We continued our loop through the Chianti region, stopping to take photos and explore the countryside. Our last stop today was in Radda - one of the smallest and quaintest towns we have yet to discover in Tuscany. The boys went into a wine shop to taste and purchase Chianti wines. The girls went shopping and had our daily gelato fix. Radda is a one-street town, but is situated on a hill-top at around 2000 feet. The views from town are fabulous. The street does not allow cars and the town square holds this pretty lion fountain (below).

Radda
Radda town square (jrw)

A wine shop in Radda
Discussing wine (iv)

Radda
Near Radda

Chianti
Ready to harvest (jrw)

On the way back to our villa, we passed along the route of a road rally tomorrow! We must have seen fifty cars prepared to race - and noticed countless giant bales of hay and tires duct-taped to road-side barriers as safety measures for the racers. Many of the drivers had towed their cars to the starting line with teeny RVs! The cars were old, and of every make and model.

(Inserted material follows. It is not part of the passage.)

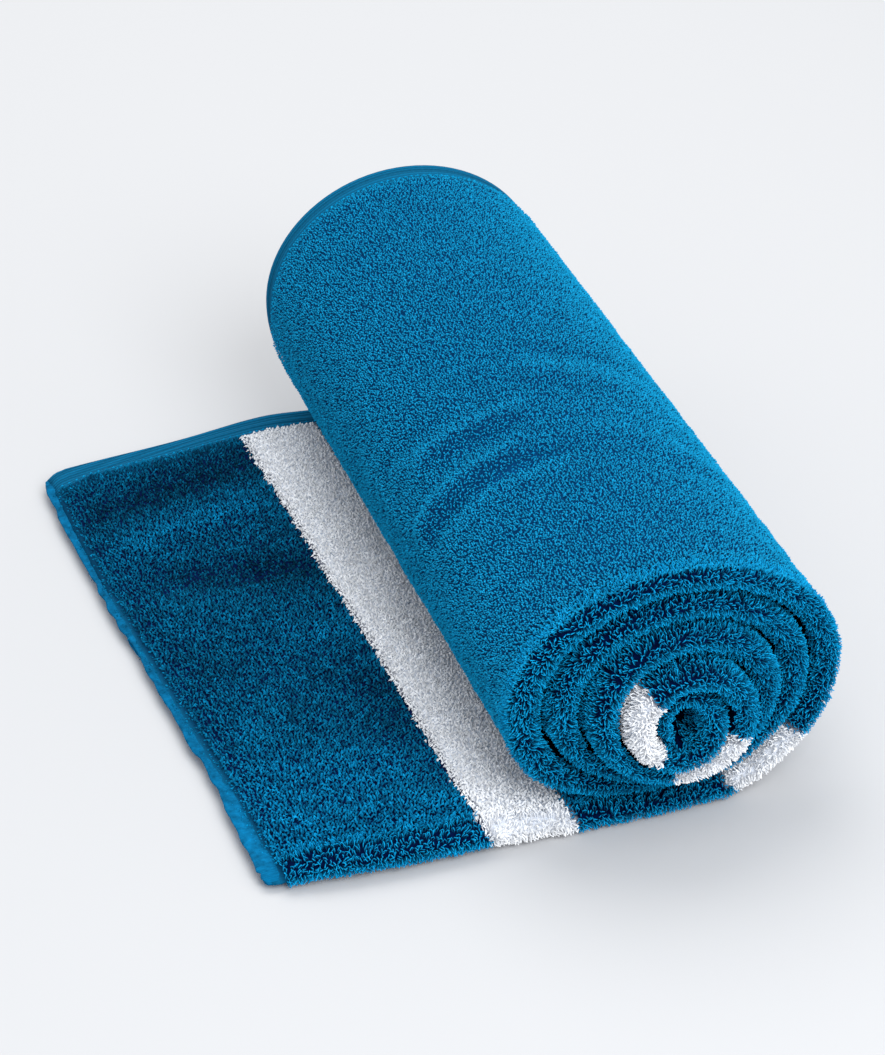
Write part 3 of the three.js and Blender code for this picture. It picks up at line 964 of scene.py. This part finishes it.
def low_loops(depth, turn, across, length, rng, props, scale, wide, sink, dip, lift=0.0):
    """Short loops over the face at that depth, length millimetres along the cloth.

    Some lie lower than others, by up to dip, and those are darkened with painted shade like the roots. All
    stand lift higher."""
    step_turn, step_across = FRAME_STEPS
    outwards = 2 * depth - 1
    place, first, second, normal = surface_frame(
        lambda t, a: cloth_point(t, a, depth), turn, across, step_turn, outwards * step_across
    )
    count = len(turn)
    angle = math.pi * rng.uniform(0, 1, count) + SWIRL * SWIRLS(length, across, SWIRL_PITCH)
    along, side = turned(first, second, angle)
    fine = FINE_MOUND * CLUMPS(length, across, FINE_MOUND_PITCH)
    mound = props.mound_height * (MOUNDS(length, across, MOUND_PITCH) + fine)
    grow = rng.uniform(*LOOP_GROW, count) * scale
    clump = ease((0.5 - 0.5 * CLUMPS(length, across, CLUMP_PITCH)) * CLUMP_GAIN - CLUMP_FROM)
    low = between(rng.uniform(0, 1, count), clump, CLUMP_SHARE) * dip
    height = mound + rng.uniform(*LOOP_RISE, count) - props.dip_depth * low + lift
    place = place + normal * (height - props.loop_width * 0.5)[:, None]
    tilt = rng.uniform(-LOOP_TILT, LOOP_TILT, count)[:, None]
    along = along * np.sqrt(1 - tilt**2) + normal * tilt
    bow = props.loop_length * LOOP_BOW * rng.uniform(-1, 1, count) * scale
    width = props.loop_width * grow * wide
    thick = props.loop_width * LOOP_THICK * grow
    sizes = (props.loop_length * grow, width, thick, sink * grow, bow)
    points, faces, tip, uv, each = short_loops(place, along, side, np.cross(along, side), *sizes)
    # Loops that lie low are darkened here: painted shade.
    return points, faces, tip * np.repeat(1 - low, each), uv, each


def ragged(length, rng):
    """Which loops are white: those rooted in a stripe, with its edge moved a little from loop to loop."""
    return whiteness(length + rng.normal(0, STRIPE_RAGGED, len(length)), 0.01)


def field(rng, length, reach, pitch):
    """Places for short loops between the fold, whose reach is given, and the side hem, and how near the fold
    each lies."""
    low = -HALF_WIDTH + reach - PILE_ON_FOLD
    high = HALF_WIDTH - HEM_WIDTH - HEM_STEP * PILE_ON_HEM_STEP
    u, v = scatter(rng, length, high - low, pitch)
    across = v + low
    return u, across, ease((low + NEAR_FOLD - across) / NEAR_FOLD_OVER)


def build_roll_pile(props):
    """The outside of the roll, in bands along the cloth so that each piece stays light."""
    rng = np.random.default_rng(ROLL_SEED)
    turns = np.linspace(ROLL_FROM, ROLL_TO, ROLL_PATH_STEPS)
    girth = path_length(cloth_point(turns, 0.0, 0.0))
    u, v, near_fold = field(rng, girth[-1], FOLD_REACH, props.loop_pitch)
    turn = np.interp(u, girth, turns)
    order = np.argsort(turn)
    colours = bpy.context.scene.towel_colours
    material = pile_material("terry loops of the roll", colours.roll_root_shaded, colours.roll_tip)
    tone = rng.uniform(-1, 1, len(u))
    white = ragged(length_at(turn), rng)
    scale = 1 + ROLL_NEAR_FOLD_GROW * near_fold
    wide = between(1.0, props.white_fullness, white)
    for n, band in enumerate(np.array_split(order, props.roll_bands)):
        t, a, length, s, w, pale = (values[band] for values in (turn, v, u, scale, wide, white))
        lift = CREASE_LIFT * np.maximum(-crease_height(t, a), 0)
        dip = props.roll_dips * (1 - pale)
        loops = low_loops(0.0, t, a, length, rng, props, s, w, props.loop_sink, dip, lift)
        loops_piece(f"pile_roll_{n + 1}", loops, pale, tone[band], material)


def build_flap_pile(props):
    """The upper side of the flap."""
    rng = np.random.default_rng(FLAP_SEED)
    stop = FLAP_LENGTH - END_HEM_SEEN + HEM_OVERLAP
    u, v, near_fold = field(rng, stop - FLAP_TOP_FROM, FLAP_FOLD_REACH, props.flap_pitch)
    along = u + FLAP_TOP_FROM
    turn = -along / MM_A_TURN
    keep = v < inner_edge_at(turn) - hem_width_at(turn) - HEM_STEP * PILE_ON_HEM_STEP
    keep &= along < FLAP_LENGTH - hem_seen(v) + HEM_OVERLAP
    turn, v, along, near_fold = (values[keep] for values in (turn, v, along, near_fold))
    white = ragged(FLAP_LENGTH - along, rng)
    scale = between(props.flap_loop_size, FLAP_WHITE_SCALE, white) + FLAP_NEAR_FOLD_GROW * near_fold
    wide = between(props.flap_loop_width, props.white_fullness, white)
    sink = between(props.flap_loop_sink, props.loop_sink, white)
    dip = between(props.flap_dips, props.roll_dips, white)
    loops = low_loops(1.0, turn, v, along, rng, props, scale, wide, sink, dip)
    x, y = np.moveaxis(cloth_point(turn, v, 1.0)[:, :2], 1, 0)
    # Partly painted shade: the flap's blue loops darken away from the fold, which also stands for their more
    # open pile.
    shade = between(SHADE_NEAR, SHADE_FAR, ease((v - SHADE_FROM) / SHADE_OVER))
    # Troughs of the swells get painted shade, rises painted light.
    shade = shade + SHADE_SWELL * swell_height(x, y)
    patches = SHADE_PATCHES * CLUMPS(along, v, SHADE_PATCH_PITCH)
    # White loops take SHADE_STRIPE, painted shade; blue ones take the painted shading above and the random
    # patches.
    tone = rng.uniform(-1, 1, len(turn)) + between(shade + patches, SHADE_STRIPE, white)
    loops_piece("pile_flap", loops, white, tone, pile_material())


def build_stitches():
    """The seam of the side hems: small stitches along the roll's outside and the flap's upper side."""
    rng = np.random.default_rng(SEAM_SEED)
    step_turn, step_across = SEAM_FRAME_STEPS
    roll = np.arange(ROLL_FROM * MM_A_TURN, ROLL_TO * MM_A_TURN, SEAM_PITCH) / MM_A_TURN
    flap = -np.arange(FLAP_TOP_FROM, FLAP_LENGTH - END_HEM_WIDE, SEAM_PITCH) / MM_A_TURN
    frames = []
    for turn, outwards, edge in ((roll, -1, HALF_WIDTH), (flap, 1, inner_edge_at(flap))):
        across = edge - hem_width_at(turn) + SEAM_IN + rng.uniform(-SEAM_LOOSE, SEAM_LOOSE, len(turn))
        steps = (step_turn, outwards * step_across)
        face = 0.5 + outwards * (0.5 - HEM_DEPTH)
        frames.append(surface_frame(lambda t, a: cloth_point(t, a, face), turn, across, *steps))
    place, along, side, normal = (np.concatenate([frame[k] for frame in frames]) for k in range(4))
    one = np.ones(len(place))
    sizes = (size * one for size in SEAM_STITCH)
    loops = short_loops(place, along, side, normal, *sizes, rng.uniform(-SEAM_BOW, SEAM_BOW, len(place)))
    loops_piece("hem_stitches", loops, 0 * one, -one, pile_material())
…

But we were getting tired and it was getting dark. We had driven through the heart of Chianti and we had several bottles of wine to explore tonight. Kathy put out an array of cheeses, meats, vegetables and we pulled several corks, read through several wine guides to learn about the wines, a cribbage board appeared, and we had an enjoyable evening planning our day in Florence tomorrow.

The grapes are nearly ripe. It seems every vintner is waiting for the perfect moment. Probably that moment is tomorrow. Maybe Sunday. Whatever the day - every able-bodied person in the area will be picking grapes! Tonight, our land-lords brought their tractors out to the fields. Even though it is very late now, the workers are outside fine-tuning the engine of an old farm tractor - making sure everything is ready for the harvest. I would assume they are going to start harvest in the morning. For the first time tonight, we have heard all the dogs barking and there is a lot of activity in the neighboring vineyards. All systems are go.

Pedometer today: 14,013 steps (5.95 miles).

Gelato flavor of the day: Pistachio. Not my favorite, but I thought I would give it a try.